The Bitcoin hack, then, isn’t cornering the market in a classic sense but cornering enough nodes to control the voting.
3) Bitcoin, as the first crypto-currency, is the one that will be tested in court. Simply outlawing Bitcoins in one country won’t have that much effect on the concept, but given there are other crypto-currencies around, it might hurt Bitcoin, itself. I’d assign the tactical advantage to Litecoins, which are cheaper than Bitcoins and may be able to leverage its second-mover advantage and take the day. Google didn’t invent the search engine nor did Microsoft invent the spreadsheet, remember.

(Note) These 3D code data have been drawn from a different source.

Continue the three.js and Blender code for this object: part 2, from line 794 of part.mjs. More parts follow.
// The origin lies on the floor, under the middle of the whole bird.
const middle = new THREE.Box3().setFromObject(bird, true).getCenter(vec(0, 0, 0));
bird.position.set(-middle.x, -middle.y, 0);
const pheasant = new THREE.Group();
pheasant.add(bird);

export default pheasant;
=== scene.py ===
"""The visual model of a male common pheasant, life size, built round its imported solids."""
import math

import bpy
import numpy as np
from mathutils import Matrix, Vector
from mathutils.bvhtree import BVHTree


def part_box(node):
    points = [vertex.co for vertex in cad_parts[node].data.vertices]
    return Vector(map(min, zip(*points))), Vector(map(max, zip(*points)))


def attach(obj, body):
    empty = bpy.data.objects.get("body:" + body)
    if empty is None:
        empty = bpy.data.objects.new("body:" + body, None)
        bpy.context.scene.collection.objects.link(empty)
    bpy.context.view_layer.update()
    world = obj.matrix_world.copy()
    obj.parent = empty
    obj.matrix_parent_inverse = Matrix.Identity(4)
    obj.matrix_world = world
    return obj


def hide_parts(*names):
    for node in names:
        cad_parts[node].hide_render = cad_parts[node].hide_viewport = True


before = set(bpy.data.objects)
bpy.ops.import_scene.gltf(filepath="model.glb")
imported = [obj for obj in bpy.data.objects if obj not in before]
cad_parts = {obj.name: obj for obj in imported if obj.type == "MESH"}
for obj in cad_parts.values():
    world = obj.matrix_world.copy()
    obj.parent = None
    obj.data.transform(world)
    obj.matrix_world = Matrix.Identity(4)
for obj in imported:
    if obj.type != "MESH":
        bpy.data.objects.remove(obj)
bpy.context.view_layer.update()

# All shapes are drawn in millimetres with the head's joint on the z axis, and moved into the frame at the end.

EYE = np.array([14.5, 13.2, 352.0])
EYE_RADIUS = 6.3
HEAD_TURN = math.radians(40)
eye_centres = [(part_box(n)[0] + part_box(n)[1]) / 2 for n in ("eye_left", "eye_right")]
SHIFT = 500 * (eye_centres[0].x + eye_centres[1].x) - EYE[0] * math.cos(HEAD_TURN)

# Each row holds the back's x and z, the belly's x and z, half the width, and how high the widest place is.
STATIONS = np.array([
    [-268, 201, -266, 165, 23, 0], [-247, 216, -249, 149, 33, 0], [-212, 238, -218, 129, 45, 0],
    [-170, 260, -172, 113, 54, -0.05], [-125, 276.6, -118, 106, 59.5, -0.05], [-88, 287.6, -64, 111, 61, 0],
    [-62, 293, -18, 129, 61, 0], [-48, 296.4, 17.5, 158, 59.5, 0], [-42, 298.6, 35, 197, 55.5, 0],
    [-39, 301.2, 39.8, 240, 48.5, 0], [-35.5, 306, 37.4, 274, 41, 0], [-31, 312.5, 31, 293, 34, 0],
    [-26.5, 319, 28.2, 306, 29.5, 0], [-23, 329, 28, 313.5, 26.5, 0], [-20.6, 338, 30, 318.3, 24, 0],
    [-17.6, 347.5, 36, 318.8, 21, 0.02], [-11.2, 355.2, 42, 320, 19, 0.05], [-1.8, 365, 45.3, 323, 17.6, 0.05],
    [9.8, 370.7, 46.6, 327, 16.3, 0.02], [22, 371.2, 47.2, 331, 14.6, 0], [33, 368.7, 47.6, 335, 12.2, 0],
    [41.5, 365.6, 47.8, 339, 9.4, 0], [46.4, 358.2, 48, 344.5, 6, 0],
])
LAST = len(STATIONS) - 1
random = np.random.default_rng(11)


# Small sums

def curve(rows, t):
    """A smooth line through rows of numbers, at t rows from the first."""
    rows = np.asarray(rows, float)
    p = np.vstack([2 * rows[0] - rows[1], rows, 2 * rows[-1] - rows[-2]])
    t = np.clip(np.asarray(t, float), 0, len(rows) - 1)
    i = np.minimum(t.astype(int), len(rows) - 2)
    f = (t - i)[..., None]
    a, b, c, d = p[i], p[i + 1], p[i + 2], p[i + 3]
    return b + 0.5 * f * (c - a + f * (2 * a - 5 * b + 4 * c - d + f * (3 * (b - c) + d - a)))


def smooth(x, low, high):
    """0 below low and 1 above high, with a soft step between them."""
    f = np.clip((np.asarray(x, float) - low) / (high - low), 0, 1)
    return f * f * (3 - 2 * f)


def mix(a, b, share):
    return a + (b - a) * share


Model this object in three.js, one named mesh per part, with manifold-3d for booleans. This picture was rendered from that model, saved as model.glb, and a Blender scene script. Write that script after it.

The Winklevoss brothers, who reportedly own one percent of all Bitcoins, should be concerned about being too concentrated in the currency.
4) But my biggest concern about Bitcoin stems from what’s otherwise seen as the currency’s greatest strength -- its rational foundation and apparent immunity from government meddling. To hear Libertarians talk about it, the success of Bitcoin will free us forever from the IRS, Treasury Department, and the Federal Reserve. Bitcoin, as a currency without an associated bureaucracy, is immune to political meddling so no stupid government monetary programs that backfire or don’t work are possible. Bitcoin supposedly protects us from ourselves.
That’s fine as far as it goes, but the Bitcoin algorithm has left no place for compassion, either. Governments and treasuries in times of crisis sometimes make decisions that appear to go against the interests of the state. We saw many of those around 2008 -- admittedly heroic measures taken primarily to fix dumb-ass mistakes. Bitcoin, for all its digital purity, makes such policies impossible to implement, taking away our policy safety net.
Maybe that’s actually a good thing, but I for one am not yet willing to bet on it.